How is the alcoholic strength of Scotch Whisky measured?

In common with other EC countries, on 1st January, 1980 Britain adopted the system of measurement recommended by the International Organisation of Legal Metrology, a body with most major nations among its members. The OIML system measures alcoholic strength as a percentage of alcohol by volume at a temperature of 20°C. It replaced the Sikes system of measuring the proof strength of spirits, which had been used in Britain for over 160 years .

What was meant by proof spirit?

The Customs and Excise Act of 1952 defined spirits of proof strength as follows:

'Spirits shall be deemed to be at,proof if the volume of the ethyl alcohol contained therein made up to the volume of the spirits with distilled water has a weight equal to that of twelve-thirteenths of a volume of distilled water equal to the volume of the spirits, the volume of each liquid being computed as at fifty-one degrees Fahrenheit'.

In other words. proof spirit meant that the spirit at a temperature of 51°F. weighed exactly twelve- thirteenths of a volume of distilled water equal to the volume of the spirit. It was, in fact. a mixture of spirit and water of a strength of 57.1% of spirit by volume and 42.9% of water.

How was whisky tested for proof strength?

Spirit of proof strength was the technical standard by which strength was measured until 1st January, 1980. Hundreds of years ago, spirit of this strength was proved when whisky and gunpowder were mixed and ignited. If the gunpowder flashed, then there was enough whisky in the mixture to permit ignition. Such whisky was held to have been proved.
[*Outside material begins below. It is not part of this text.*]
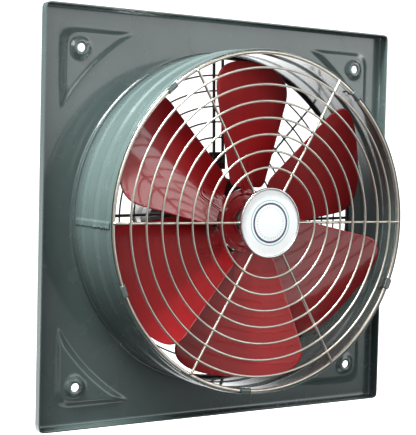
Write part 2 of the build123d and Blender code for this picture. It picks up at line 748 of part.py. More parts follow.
blade_angles = [90 + BLADE_TURN - 360 / BLADE_COUNT * blade for blade in range(BLADE_COUNT)]
for number, blade_angle in enumerate(blade_angles):
    save(blade_sheet(blade_angle), f"blade_{number + 1}")

spider_front = BLADE_Y - SPIDER_SHEET
with BuildPart() as spider:
    with BuildSketch(Plane.XY):
        Polygon(
            (17, BLADE_Y), (17, spider_front - 3), (18.6, spider_front - 3), (19.2, spider_front),
            (31, spider_front), (34, spider_front - 3), (SPIDER_RADIUS, spider_front - 1.5),
            (SPIDER_RADIUS, BLADE_Y + 1.5), (34, BLADE_Y + 1), (31, BLADE_Y), align=None,
        )
    revolve(axis=Axis.Y, revolution_arc=360)
    for blade_angle in blade_angles:
        arm_plane = blade_plane(blade_angle)
        with BuildSketch(arm_plane):
            with Locations(((ARM_START + ARM_END) / 2, 0)):
                RectangleRounded(ARM_END - ARM_START, ARM_WIDTH, 9)
        extrude(amount=SPIDER_SHEET)
        with BuildSketch(arm_plane.offset(SPIDER_SHEET)):
            with Locations((ARM_END - 22, 0)):
                RectangleRounded(38, ARM_WIDTH - 4, 7)
                RectangleRounded(34, ARM_WIDTH - 8, 5, mode=Mode.SUBTRACT)
        extrude(amount=1.2)
        with BuildSketch(arm_plane.offset(-20)):
            with Locations(*BLADE_RIVETS):
                Circle(RIVET_SHANK)
        extrude(amount=40, mode=Mode.SUBTRACT)
    with BuildSketch(front_plane(0)):
        with PolarLocations(HUB_RIVET_RADIUS, 6, start_angle=30 + BLADE_TURN):
            Circle(RIVET_SHANK)
    extrude(amount=90, mode=Mode.SUBTRACT)
save(spider.part, "spider")

with BuildPart() as blade_rivets:
    for blade_angle in blade_angles:
        rivet_plane = blade_plane(blade_angle)
        with BuildSketch(rivet_plane.offset(-BLADE_SHEET)):
            with Locations(*BLADE_RIVETS):
                Circle(RIVET_SHANK)
        extrude(amount=BLADE_SHEET + SPIDER_SHEET)
        for start in (SPIDER_SHEET, -BLADE_SHEET - 1.3):
            with BuildSketch(rivet_plane.offset(start)):
                with Locations(*BLADE_RIVETS):
                    Circle(RIVET_HEAD)
            extrude(amount=1.3)
save(blade_rivets.part, "blade_rivets")
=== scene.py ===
"""Wall-mounted axial exhaust fan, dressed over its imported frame.

Metres, +Z up, the fan's axis on Y. The wire guard and its badge look towards -Y.
The motor is behind, towards +Y.
"""

from __future__ import annotations

import logging
import math
from dataclasses import dataclass, field
from enum import Enum
from typing import Sequence

import bpy
import numpy as np
from mathutils import Matrix, Vector

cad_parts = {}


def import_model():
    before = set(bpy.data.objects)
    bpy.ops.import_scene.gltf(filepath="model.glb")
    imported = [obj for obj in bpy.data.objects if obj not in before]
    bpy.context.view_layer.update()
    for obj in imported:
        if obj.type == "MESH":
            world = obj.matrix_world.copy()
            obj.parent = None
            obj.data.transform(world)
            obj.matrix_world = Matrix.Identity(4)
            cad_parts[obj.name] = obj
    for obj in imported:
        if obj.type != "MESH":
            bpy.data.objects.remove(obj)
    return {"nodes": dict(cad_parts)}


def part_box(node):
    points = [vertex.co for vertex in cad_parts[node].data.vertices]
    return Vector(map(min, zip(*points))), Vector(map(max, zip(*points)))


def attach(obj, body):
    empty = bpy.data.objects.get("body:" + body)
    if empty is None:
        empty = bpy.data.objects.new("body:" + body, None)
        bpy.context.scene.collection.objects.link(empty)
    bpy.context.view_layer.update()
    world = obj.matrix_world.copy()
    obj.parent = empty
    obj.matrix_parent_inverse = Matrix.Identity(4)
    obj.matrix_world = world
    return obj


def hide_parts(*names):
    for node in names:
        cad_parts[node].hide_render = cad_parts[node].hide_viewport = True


LOG = logging.getLogger("exhaust_fan")
MM = 0.001
HOUSING = "housing"
IMPELLER = "impeller"
BARREL_RADIUS = 206.2 * MM
RING_PITCH = 19.65 * MM
# The wall face's place in the frame. Every y below is measured from that face.
WALL_SIDE = (0.0, 0.006, 0.0)

Array = np.ndarray
Colour = tuple[float, float, float]


def from_wall(node: str) -> tuple[Vector, Vector]:
    """A frame node's lowest and highest corner, with y measured from the plate's wall face, as every size
    here is.
    """
    low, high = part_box(node)
    return low - Vector(WALL_SIDE), high - Vector(WALL_SIDE)


def srgb(red: int, green: int, blue: int) -> Colour:
    """Turns a display colour from 0 to 255 into a linear one.

    Args:
        red: Red as shown on a screen.
        green: Green as shown on a screen.
        blue: Blue as shown on a screen.

    Returns:
        The colour as linear red, green and blue from 0 to 1.
    """
    shown = np.array((red, green, blue)) / 255.0
    linear = np.where(shown <= 0.04045, shown / 12.92, ((shown + 0.055) / 1.055) ** 2.4)
    return tuple(float(c) for c in linear)


def smoothstep(value: Array, low: float, high: float) -> Array:
    """Rises from 0 at low to 1 at high with no corner: t * t * (3 - 2 t), where t is the way from low to
    high.
    """
    t = np.clip((value - low) / (high - low), 0.0, 1.0)
    return t * t * (3.0 - 2.0 * t)


def soft_minimum(first: Array, second: Array, blend: float) -> Array:
    """The smaller of two values, rounded where they cross: the minimum less a parabola that is blend / 4
    deep.
    """
    near = np.clip(0.5 + 0.5 * (second - first) / blend, 0.0, 1.0)
    return second * (1.0 - near) + first * near - blend * near * (1.0 - near)


def soft_ramp(value: Array, radius: float) -> Array:
    """Zero below nought and the value above it, with a bend of about that radius: (v + sqrt(v * v + r * r))
    / 2.
    """
    return 0.5 * (value + np.sqrt(value * value + radius * radius)) - 0.5 * radius


# ---- surfaces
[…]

If the spirit was weaker than this proof strength ignition did not take place.

In the 1740's. the Customs and Excise and the London distillers began to use Clark's hydrometer, an instrument devised to measure spirit strength. A more accurate version by Bartholomew Sikes was universally adopted under the Hydrometer Act,1818, and remained in standard use until 1980.

At what strength is whisky sold (a) at home, (b) for export?

All whisky is retailed at a minimum 40% volume of alcohol for the home market. A strength of 43% volume is often found in export markets.

How does U.S. proof strength compare with British and European strengths?

Some U.S. proofs and their British and European equivalents are:
American		British and

100 deg Proof		50% Alc. vol.
 86 deg Proof		43% Alc. vol.
 80 deg Proof		40% Alc. vol.

What sizes of casks are used for bulk whisky and what are their respective capacities?

			Approximate content
Cask			In litres

Butt			500
Hogshead		250-305
American Barrel		173-191
Quarter			127-159
Octave			45-68

What is the liquid content of the bottles most commonly used for Scotch Whisky sales in the home market?

Bottle			70cl
Half-bottle		35cl
Miniature		 5cl

How soon after it is distilled is whisky usually sold?

The normal practice is for the blender to buy the whisky as soon as it is distilled. It is then kept under bond in warehouses at the distillery to mature until the blender requires it. By law whisky must mature for a minimum of three years. although in practice the minimum age is much greater. After blending, Scotch Whisky is usually returned to cask and left for a further period of several months to allow the constituent whiskies to 'marry'. It is then bottled for sale.